In fact, Chief Preservati­on Officer Patrick Eidman said in an email that the State Historic Preservati­on Office didn’t even know that the demolition had occurred until the Summit Daily reached out this spring with questions.

“Throughout the Section 106 process, SHPO indicated in various communicat­ions to the Forest Service that a MOA ( a memorandum of agreement) needed to be executed before the project could proceed,” Eidman said.

Fuller said the Forest Service is working retroactiv­ely to get a memorandum of agreement signed for the Rainbow Mine cabin.

The demolition of the cabin was only partially completed in order to preserve the history of the site, he said.

“The history is still important,” Fuller said. “So we want some of that structure still there that points toward our culture and our history here in Summit County but isn’t too inviting a place for people to live in.”

Flip’s cabin

When Fuller first recounted the history of the Rainbow Mine cabin, he noted that the structure had another local nickname, “Flip’s cabin,” but he couldn’t say where exactly it came from.

Flip Brumm, though, knew where the nickname came from. Brumm, who lives on the outskirts of Silverthor­ne, has been visiting the cabin since he discovered it while hiking and rock climbing in Keystone Gulch in 1982.

“There is a rock outcroppin­g there that is fun to rock climb,” Brumm said. “That attracted me to go up that gulley. Then, there is an obvious trail. I followed it and discovered the cabin. There was probably a foot of rat nest stuff all over. I cleared all that out and eventually cleaned it up.”

Over the decades, Brumm was somewhat of a caretaker of the Rainbow Mine cabin. He said he would hike there almost once a month to help keep it tidy for overnight hikers.

Brumm said he at one point installed new glass in the windows, and he and some friends moved a woodfire stove to the site years ago. In 1988, he even proposed up there.

“I would say I’ve been up there the most in the past 30 years,” Brumm said, “more than anybody else.”

Former Keystone resident Mike Clary said he met Brumm when he and his wife stumbled upon the cabin for the first time around 2000. Clary, who described himself as an “amateur historian,” said for the better part of a decade he and his wife researched and hiked to more than 700 abandoned mining cabins in the Snake River basin, few of them in as good condition as the one near Rainbow Mine.

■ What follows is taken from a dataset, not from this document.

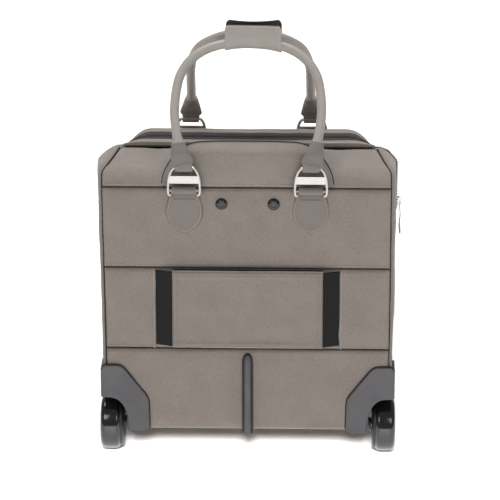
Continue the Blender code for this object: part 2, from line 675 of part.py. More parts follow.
def build_trolley():
    for stage, size, low, high in (
        ("outer", OUTER_TUBE, 0.0584, 0.3960),
        ("middle", MIDDLE_TUBE, 0.0660, 0.4000),
        ("inner", INNER_TUBE, 0.0720, 0.4136),
    ):
        for side, sign in SIDES.items():
            centre = (sign * TUBE_X, TUBE_Y)
            outline = rounded_rectangle(size[0] / 2, size[1] / 2, 0.0025, centre, 2)
            bore = rounded_rectangle(size[0] / 2 - TUBE_WALL, size[1] / 2 - TUBE_WALL, 0.0016, centre, 2)
            plate(f"tube_{stage}_{side}", outline, low, high, 2, "tube", [bore], (*centre, low))

    windows = [rounded_rectangle(OUTER_TUBE[0] / 2 + 0.0004, OUTER_TUBE[1] / 2 + 0.0004, 0.0025,
                                 (s * TUBE_X, TUBE_Y), 2) for s in (-1, 1)]
    outline = rectangle(-0.072, 0.072, -0.0935, -0.0630)
    bracket = plate("trolley_top_bracket", outline, 0.3620, 0.3830, 2, "black_plastic", windows)
    for side, sign in SIDES.items():
        cut = plate(f"cut_rivet_{side}", circle(RIVET_SHANK + 0.0004, (sign * RIVET_X, RIVET_Z), 12),
                    -0.0960, -0.0895, 1, "steel", helper=True)
        combine(bracket, cut, "DIFFERENCE")
        profile = [(-0.0052, 0), (-0.0051, 0.0030), (-0.0044, 0.0055), (-0.0030, 0.0073), (-0.0012, 0.0080),
                   (-0.0005, 0.0080), (-0.0005, RIVET_SHANK), (0.0100, RIVET_SHANK), (0.0100, 0)]
        lathe(f"rivet_{side}", profile, (sign * RIVET_X, -HALF_DEPTH, RIVET_Z), 1, "black_plastic", 20)

    foot = box("trolley_bottom_bracket", (-0.072, -0.0880, 0.0478), (0.072, -0.0620, 0.0640), "black_plastic")
    for side, sign in SIDES.items():
        outline = rounded_rectangle(OUTER_TUBE[0] / 2 + 0.0004, OUTER_TUBE[1] / 2 + 0.0004, 0.0025,
                                    (sign * TUBE_X, TUBE_Y), 2)
        socket = plate(f"cut_socket_{side}", outline, 0.0580, 0.0660, 2, "tube", helper=True)
        combine(foot, socket, "DIFFERENCE")

    half_x, half_y, half_z = (v / 2 for v in GRIP_SIZE)
    outline = rounded_rectangle(half_x, half_y, 0.0070, (0, TUBE_Y), 3)
    grip = plate("trolley_grip", outline, GRIP_Z - half_z, GRIP_Z + half_z, 2, "black_plastic",
                 origin=(0, TUBE_Y, GRIP_Z))
    edge = grip.modifiers.new("soft_edges", "BEVEL")
    edge.width = 0.0035
    edge.segments = 2
    edge.limit_method = "ANGLE"
    outline = rounded_rectangle(0.0146, 0.0066, 0.0040, (0, TUBE_Y), 3)
    top = GRIP_Z + half_z
    pocket = plate("cut_button", outline, top - 0.0090, top + 0.0040, 2, "steel", helper=True)
    combine(grip, pocket, "DIFFERENCE")
    outline = rounded_rectangle(0.0142, 0.0062, 0.0036, (0, TUBE_Y), 3)
    plate("trolley_button", outline, top - 0.0044, top + 0.0020, 2, "steel", origin=(0, TUBE_Y, top))


def build_linings():
    outline = [(-0.160, 0.0480), (0.160, 0.0480), (0.160, 0.0950), (0.192, 0.0950), (0.192, 0.3960)]
    outline += [(0.172, 0.4150), (-0.172, 0.4150), (-0.192, 0.3960), (-0.192, 0.0950), (-0.160, 0.0950)]
    plate("inner_wall", outline, -0.0600, -0.0575, 1, "fabric_inner")
    sleeve = box("laptop_sleeve", (-0.189, -0.0568, 0.0960), (0.189, -0.0330, 0.3450), "fabric_inner")
    space = box("cut_sleeve", (-0.184, -0.0538, 0.1000), (0.184, -0.0375, 0.3600), "fabric", helper=True)
    combine(sleeve, space, "DIFFERENCE")
    pocket = box("front_pocket", (-0.150, 0.1004, 0.0750), (0.150, 0.1110, 0.3000), "fabric")
    space = box("cut_pocket", (-0.147, 0.1024, 0.0770), (0.147, 0.1090, 0.3100), "fabric", helper=True)
    combine(pocket, space, "DIFFERENCE")


def build_guards():
    """The moulded corner guards: a face plate, a side plate and a wheel well, all one piece."""
    for side, sign in SIDES.items():
        front = [(0.1365, 0.0372), (0.1655, 0.0372), (0.1660, 0.0560), (0.1702, 0.0680), (0.1765, 0.0800),
                 (0.1846, 0.0862), (0.2042, 0.0868), (0.2042, 0.1250), (0.2025, 0.1315), (0.1977, 0.1346),
                 (0.1800, 0.1346), (0.1765, 0.1330), (0.1385, 0.0850), (0.1372, 0.0780)]
        name = f"corner_guard_{side}"
        guard = plate(name, [(sign * x, z) for x, z in front], -0.1042, -0.1008, 1, "guard_plastic")
        flank = [(-0.1040, 0.0870), (-0.0600, 0.0868), (-0.0400, 0.0780), (-0.0290, 0.0600), (-0.0270, 0.0372),
                 (-0.0150, 0.0372), (-0.0150, 0.0900), (-0.0190, 0.0980), (-0.0560, 0.1330), (-0.0620, 0.1346),
                 (-0.0960, 0.1346), (-0.1020, 0.1320), (-0.1040, 0.1270)]
        low, high = sorted((sign * 0.2012, sign * 0.2041))
        walls = [plate(f"cut_flank_{side}", flank, low, high, 0, "guard_plastic", helper=True)]
        for label, corner_a, corner_b in (
            ("inner", (0.1652, -0.1012, 0.0374), (0.1682, -0.0222, 0.0915)),
            ("roof", (0.1653, -0.1014, 0.0885), (0.2014, -0.0223, 0.0914)),
            ("rear", (0.1654, -0.0251, 0.0376), (0.2016, -0.0221, 0.0913)),
        ):
            x0, x1 = sorted((sign * corner_a[0], sign * corner_b[0]))
            low, high = (x0, *corner_a[1:]), (x1, *corner_b[1:])
            walls.append(box(f"cut_{label}_{side}", low, high, "guard_plastic", helper=True))
        for wall in walls:
            combine(guard, wall, "UNION")
        boss_low, boss_high = sorted((sign * 0.1655, sign * 0.1770))
        boss = plate(f"cut_boss_{side}", circle(0.0085, (WHEEL_Y, WHEEL_RADIUS + 0.0080), 20),
                     boss_low, boss_high, 0, "steel", helper=True)
        combine(guard, boss, "UNION")
        bore = plate(f"cut_bore_{side}", circle(AXLE_RADIUS + 0.0003, (WHEEL_Y, WHEEL_RADIUS), 16),
                     *sorted((sign * 0.1500, sign * 0.1800)), 0, "steel", helper=True)
        combine(guard, bore, "DIFFERENCE")


def build_wheels():
    for side, sign in SIDES.items():
        inner, outer = WHEEL_X
        centre_x = (inner + outer) / 2
        half = (outer - inner) / 2
        section = [(-half, BORE_RADIUS), (-half, 0.0100), (-half + 0.0030, 0.0115), (-half + 0.0030, 0.0220),
                   (-half + 0.0004, 0.0245), (-half + 0.0006, 0.0320), (-half + 0.0040, 0.0362),
                   (-half + 0.0085, 0.0378), (0, WHEEL_RADIUS)]
        mirrored = [(-a, r) for a, r in reversed(section[:-1])]
        profile = [(sign * a, r) for a, r in section + mirrored]
        centre = (sign * centre_x, WHEEL_Y, WHEEL_RADIUS)
        lathe(f"wheel_{side}", profile, centre, 0, "wheel", 40)
        start, end = 0.1656, 0.2050
        shaft = [(start, 0), (start, AXLE_RADIUS)]
        shaft += [(0.1800, AXLE_RADIUS), (end, AXLE_RADIUS), (end, 0)]
        lathe(f"axle_{side}", [(sign * a, r) for a, r in shaft], (0, WHEEL_Y, WHEEL_RADIUS), 0, "steel", 20,
              (sign * start, WHEEL_Y, WHEEL_RADIUS))


def build_base_trim():
    columns = [(-0.0078, 0.0018), (-0.0060, 0.0026), (-0.0040, 0.0030), (-0.0030, 0.0068), (-0.0014, 0.0082),
               (0.0014, 0.0082), (0.0030, 0.0068), (0.0040, 0.0030), (0.0060, 0.0026), (0.0078, 0.0018)]
    outer, inner = [], []
    for z, spread, rise in ((0.0345, 0.9, 0.8), (0.0375, 1.0, 1.0), (0.0700, 1.0, 1.0), (0.1100, 1.0, 1.0),
                            (0.1380, 1.0, 1.0), (0.1450, 0.92, 0.9), (0.1500, 0.7, 0.6), (0.1534, 0.3, 0.35)):
        outer.append([(x * spread, -HALF_DEPTH - 0.0004 - depth * rise, z) for x, depth in columns])
        inner.append([(x * spread, -HALF_DEPTH - 0.0004, z) for x, depth in columns])
    shell("skid_rail", outer, inner, "black_plastic")
    for side, sign in SIDES.items():
        profile = [(0, 0), (0, 0.0130), (0.0012, 0.0142), (0.0240, 0.0158), (0.0330, 0.0190), (0.0396, 0.0200),
                   (0.0396, 0)]
        lathe(f"foot_{side}", profile, (sign * 0.165, 0.0730, 0), 2, "black_plastic", 24)


def main():
    clear_scene()
    build_case_panels()
    build_side_gussets()
    build_piping()
    build_zip()
    build_back_trim()
    build_tabs_and_buckles()
    build_handles()
    build_trolley()
    build_linings()
    build_guards()
    build_wheels()
    build_base_trim()


main()
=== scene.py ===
import math

import bmesh
import bpy
import numpy as np
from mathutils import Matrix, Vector


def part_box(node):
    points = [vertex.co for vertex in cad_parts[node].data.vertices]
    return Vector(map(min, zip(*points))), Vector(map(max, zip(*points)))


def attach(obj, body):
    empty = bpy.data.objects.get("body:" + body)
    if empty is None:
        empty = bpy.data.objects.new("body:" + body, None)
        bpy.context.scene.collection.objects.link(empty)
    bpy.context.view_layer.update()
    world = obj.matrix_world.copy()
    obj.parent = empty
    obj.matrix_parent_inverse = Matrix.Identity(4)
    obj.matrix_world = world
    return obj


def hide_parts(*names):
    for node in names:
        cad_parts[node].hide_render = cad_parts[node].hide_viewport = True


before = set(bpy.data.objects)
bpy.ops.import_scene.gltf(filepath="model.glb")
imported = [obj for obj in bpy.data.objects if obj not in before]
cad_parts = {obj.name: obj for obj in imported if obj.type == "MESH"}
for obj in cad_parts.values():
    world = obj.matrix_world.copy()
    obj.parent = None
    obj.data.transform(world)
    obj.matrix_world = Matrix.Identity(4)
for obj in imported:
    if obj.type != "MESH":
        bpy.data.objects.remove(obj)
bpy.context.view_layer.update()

# Sizes read from the frame, in metres
HALF_DEPTH = -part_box("back_band_upper")[0].y
BASE_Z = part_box("side_gusset_right")[0].z
ZIP_LOW, ZIP_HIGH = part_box("zip_gusset_back")
ZIP_HALF_SPAN = -ZIP_LOW.y
ZIP_END_X = ZIP_HIGH.x
TAB_X = (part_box("handle_tab_back_right")[0].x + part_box("handle_tab_back_right")[1].x) / 2
BUCKLE_LOW, BUCKLE_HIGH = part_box("buckle_front_right")
PIN_Y = (BUCKLE_LOW.y + BUCKLE_HIGH.y) / 2
WHEEL_LOW, WHEEL_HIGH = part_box("wheel_right")
WHEEL_RADIUS = (WHEEL_HIGH.z - WHEEL_LOW.z) / 2
WHEEL_Y = (WHEEL_LOW.y + WHEEL_HIGH.y) / 2
SLEEVE_LOW, SLEEVE_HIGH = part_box("trolley_sleeve")
POCKET_LOW, POCKET_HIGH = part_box("front_pocket")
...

“When my wife and I first moved up there in about 1993, we were compulsive hikers, and we found a lot of old mine cabins,” Clary said. “We thought we should maybe document these because they are slowly deteriorat­ing.” After he injured his leg hiking, Clary said he and his wife moved to California for its warmer climate since it wasn’t worth shoveling snow if he couldn’t ski. He, too, had no idea the Forest Service had torn down the walls of the cabin.

“It’s like tearing up the history of the basin,” Clary said. “The people who are out here hiking, they don’t like just the trees and elk and deer. They also like some historic features. I find it a shame that the basic history, the mining history of the area, is being systematic­ally removed.”

For his part, Brumm sees the Forest Service’s “point with squatters habitating and fire danger.”

But Brumm said he also remains disappoint­ed with the loss of history — a place that provided shelter for many weary travelers over the years — which was chronicled through journals he kept there that visitors signed and decorated with artwork, comments and poetry.

“So many people enjoyed it. I don’t think it was hurting anybody,” Brumm said. “That was a lot of work to just leave that little bit. … Now, it’s a demolition site.”

Without the cabin there, Brumm said he doesn’t see much reason to ever return.